ITEMS:
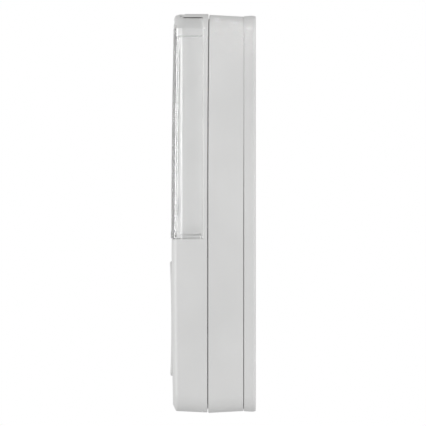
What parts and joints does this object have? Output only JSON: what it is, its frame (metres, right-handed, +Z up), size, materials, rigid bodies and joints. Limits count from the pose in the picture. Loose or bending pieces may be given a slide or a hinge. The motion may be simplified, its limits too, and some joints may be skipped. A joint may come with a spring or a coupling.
{
  "type": "programmable timer",
  "caption": "Wall-mounted heating programmer with a clear lift-up flap over its display and keys, a rocker pad below, and a wiring plate behind.",
  "frame": {"origin": "centre of the wall plate's rear face, which lies against the wall", "axes": "+X to the right seen from the front, +Y into the wall (the front faces -Y), +Z up"},
  "size_m": [0.09, 0.0287, 0.1322],
  "materials": {
    "housing": "fine spark-eroded texture",
    "wall_plate": "fine spark-eroded texture",
    "flap": "clear, polished",
    "window": "clear, polished",
    "lens": "milky, polished",
    "keys": "fine texture",
    "rocker": "satin",
    "terminal_plastic": "satin",
    "circuit_board": "solder resist",
    "rubber": "silicone",
    "lcd": "polarising film",
    "light_guide": "milky",
    "black_plastic": "satin",
    "relay_case": "satin",
    "capacitor_case": "satin",
    "varistor_coat": "dipped epoxy",
    "zinc_steel": "zinc plated",
    "spring_steel": "bright",
    "brass": "stamped"
  },
  "bodies": {
    "module": {"wall_plate": "wall_plate", "terminal_block": "terminal_plastic", "terminal_screw_1": "zinc_steel", "terminal_screw_2": "zinc_steel", "terminal_screw_3": "zinc_steel", "terminal_screw_4": "zinc_steel", "terminal_screw_5": "zinc_steel", "terminal_screw_6": "zinc_steel", "earth_terminal": "brass", "earth_screw": "zinc_steel", "rear_housing": "housing", "front_housing": "housing", "case_screw_upper_left": "zinc_steel", "case_screw_upper_right": "zinc_steel", "case_screw_lower_left": "zinc_steel", "case_screw_lower_right": "zinc_steel", "captive_screw_left": "zinc_steel", "captive_screw_right": "zinc_steel", "main_pcb": "circuit_board", "relay_heating": "relay_case", "relay_hot_water": "relay_case", "mains_capacitor": "capacitor_case", "smoothing_capacitor": "black_plastic", "varistor": "varistor_coat", "fuse": "black_plastic", "microcontroller": "black_plastic", "quartz_crystal": "spring_steel", "backup_cell": "spring_steel", "cell_clip": "spring_steel", "contact_blade_1": "brass", "contact_blade_2": "brass", "contact_blade_3": "brass", "contact_blade_4": "brass", "contact_blade_5": "brass", "contact_blade_6": "brass", "display_window": "window", "lcd_glass": "lcd", "lcd_frame": "light_guide", "light_guide": "light_guide", "contact_strip": "rubber", "keypad_mat": "rubber", "slide_switch": "black_plastic", "rocker_axle": "spring_steel", "indicator_lens_left": "lens", "indicator_lens_right": "lens", "indicator_led_left": "light_guide", "indicator_led_right": "light_guide"},
    "flap": {"flap": "flap", "hinge_pin_left": "spring_steel", "hinge_pin_right": "spring_steel"},
    "program_key_1": {"program_key_1": "keys"},
    "program_key_2": {"program_key_2": "keys"},
    "program_key_3": {"program_key_3": "keys"},
    "program_key_4": {"program_key_4": "keys"},
    "mode_slider": {"mode_slider": "keys"},
    "rocker_key": {"rocker_key": "rocker"},
    "override_key_left": {"override_key_left": "rocker"},
    "override_key_right": {"override_key_right": "rocker"}
  },
  "joints": [
    {"name": "flap_hinge", "type": "hinge", "parent": "module", "child": "flap", "pos_m": [0, -0.0255, 0.0642], "axis": [-1, 0, 0], "range_deg": [0, 110]},
    {"name": "program_key_1_press", "type": "slide", "parent": "module", "child": "program_key_1", "axis": [0, 1, 0], "range_m": [0, 0.0007], "stiffness_N_per_m": 2000},
    {"name": "program_key_2_press", "type": "slide", "parent": "module", "child": "program_key_2", "axis": [0, 1, 0], "range_m": [0, 0.0007], "stiffness_N_per_m": 2000},
    {"name": "program_key_3_press", "type": "slide", "parent": "module", "child": "program_key_3", "axis": [0, 1, 0], "range_m": [0, 0.0007], "stiffness_N_per_m": 2000},
    {"name": "program_key_4_press", "type": "slide", "parent": "module", "child": "program_key_4", "axis": [0, 1, 0], "range_m": [0, 0.0007], "stiffness_N_per_m": 2000},
    {"name": "mode_slider_slide", "type": "slide", "parent": "module", "child": "mode_slider", "axis": [1, 0, 0], "range_m": [-0.0045, 0.0045]},
    {"name": "rocker_tilt", "type": "hinge", "parent": "module", "child": "rocker_key", "pos_m": [0, -0.0246, -0.0354], "axis": [1, 0, 0], "range_deg": [-2.5, 2.5], "stiffness_Nm_per_rad": 0.7},
    {"name": "override_key_left_press", "type": "slide", "parent": "module", "child": "override_key_left", "axis": [0, 1, 0], "range_m": [0, 0.0007], "stiffness_N_per_m": 2000},
    {"name": "override_key_right_press", "type": "slide", "parent": "module", "child": "override_key_right", "axis": [0, 1, 0], "range_m": [0, 0.0007], "stiffness_N_per_m": 2000}
  ]
}
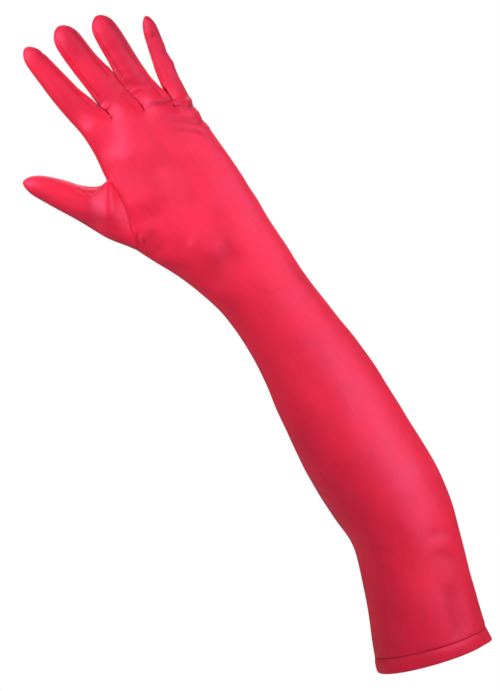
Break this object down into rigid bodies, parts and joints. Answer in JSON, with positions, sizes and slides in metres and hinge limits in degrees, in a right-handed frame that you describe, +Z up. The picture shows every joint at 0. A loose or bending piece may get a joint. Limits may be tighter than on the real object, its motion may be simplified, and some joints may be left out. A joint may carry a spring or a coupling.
{
  "type": "elbow length glove",
  "caption": "Long fitted satin dress glove that reaches past the elbow, filled out as when worn, with set-in thumb, finger side strips and a turned-up hem.",
  "frame": {"origin": "centre of the arm opening, at the middle of the hem's lower edge", "axes": "+Z up along the glove from the hem to the fingertips, +X across the palm towards the little finger, -Y out of the palm"},
  "size_m": [0.3443, 0.0813, 0.4845],
  "materials": {
    "satin": "stretch satin"
  },
  "bodies": {
    "root": {"hand_and_sleeve": "satin", "thumb": "satin", "cuff_hem": "satin", "fourchette_index_middle": "satin", "fourchette_middle_ring": "satin", "fourchette_ring_little": "satin"}
  },
  "joints": []
}
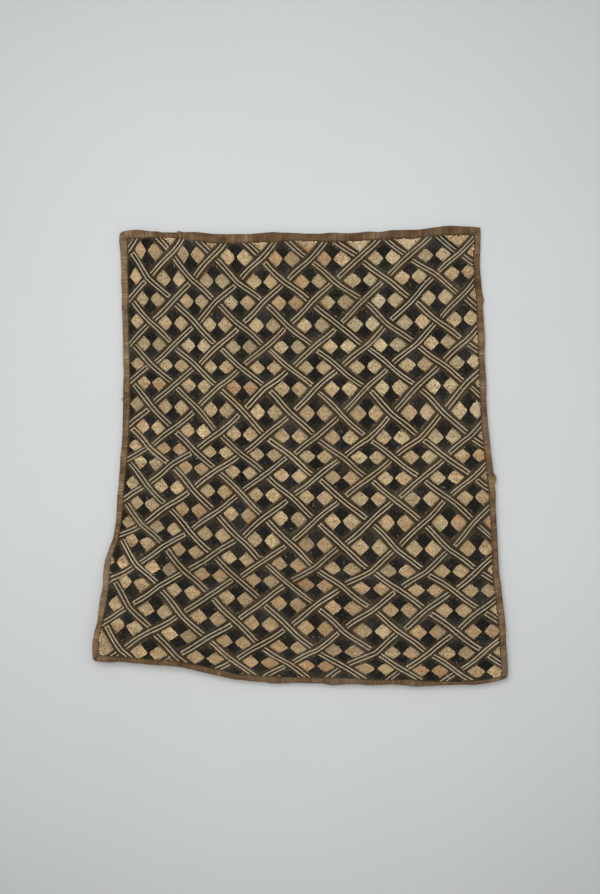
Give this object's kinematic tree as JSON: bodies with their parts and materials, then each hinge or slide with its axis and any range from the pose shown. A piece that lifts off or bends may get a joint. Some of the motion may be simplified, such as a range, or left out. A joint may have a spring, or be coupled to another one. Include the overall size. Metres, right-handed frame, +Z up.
{
  "type": "kuba raffia cloth",
  "caption": "Embroidered cut-pile raffia panel with folded raffia bindings, hanging by its top edge, interlaced strapwork with small diamonds.",
  "frame": {"origin": "on the wall plane, level with the middle of the cloth's top edge", "axes": "+Z up along the cloth's length, +X to the right of its face, +Y from the face into the wall"},
  "size_m": [0.559, 0.0165, 0.6214],
  "materials": {
    "embroidered_raffia": "cut raffia pile and stitched lines in cream, dark brown and black on a brown plain weave",
    "binding_raffia": "plain brown raffia strip folded over the edge, matt with ribs across its width"
  },
  "bodies": {
    "root": {"panel": "embroidered_raffia", "binding_left": "binding_raffia", "binding_right": "binding_raffia", "binding_bottom": "binding_raffia", "binding_top_short": "binding_raffia", "binding_top_long": "binding_raffia"}
  },
  "joints": []
}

THE EXERCISE:
Using the material above, gather every line that includes "into".

SOLUTION TO THIS TASK:
  "frame": {"origin": "centre of the wall plate's rear face, which lies against the wall", "axes": "+X to the right seen from the front, +Y into the wall (the front faces -Y), +Z up"},
Break this object down into rigid bodies, parts and joints. Answer in JSON, with positions, sizes and slides in metres and hinge limits in degrees, in a right-handed frame that you describe, +Z up. The picture shows every joint at 0. A loose or bending piece may get a joint. Limits may be tighter than on the real object, its motion may be simplified, and some joints may be left out. A joint may carry a spring or a coupling.
  "frame": {"origin": "on the wall plane, level with the middle of the cloth's top edge", "axes": "+Z up along the cloth's length, +X to the right of its face, +Y from the face into the wall"},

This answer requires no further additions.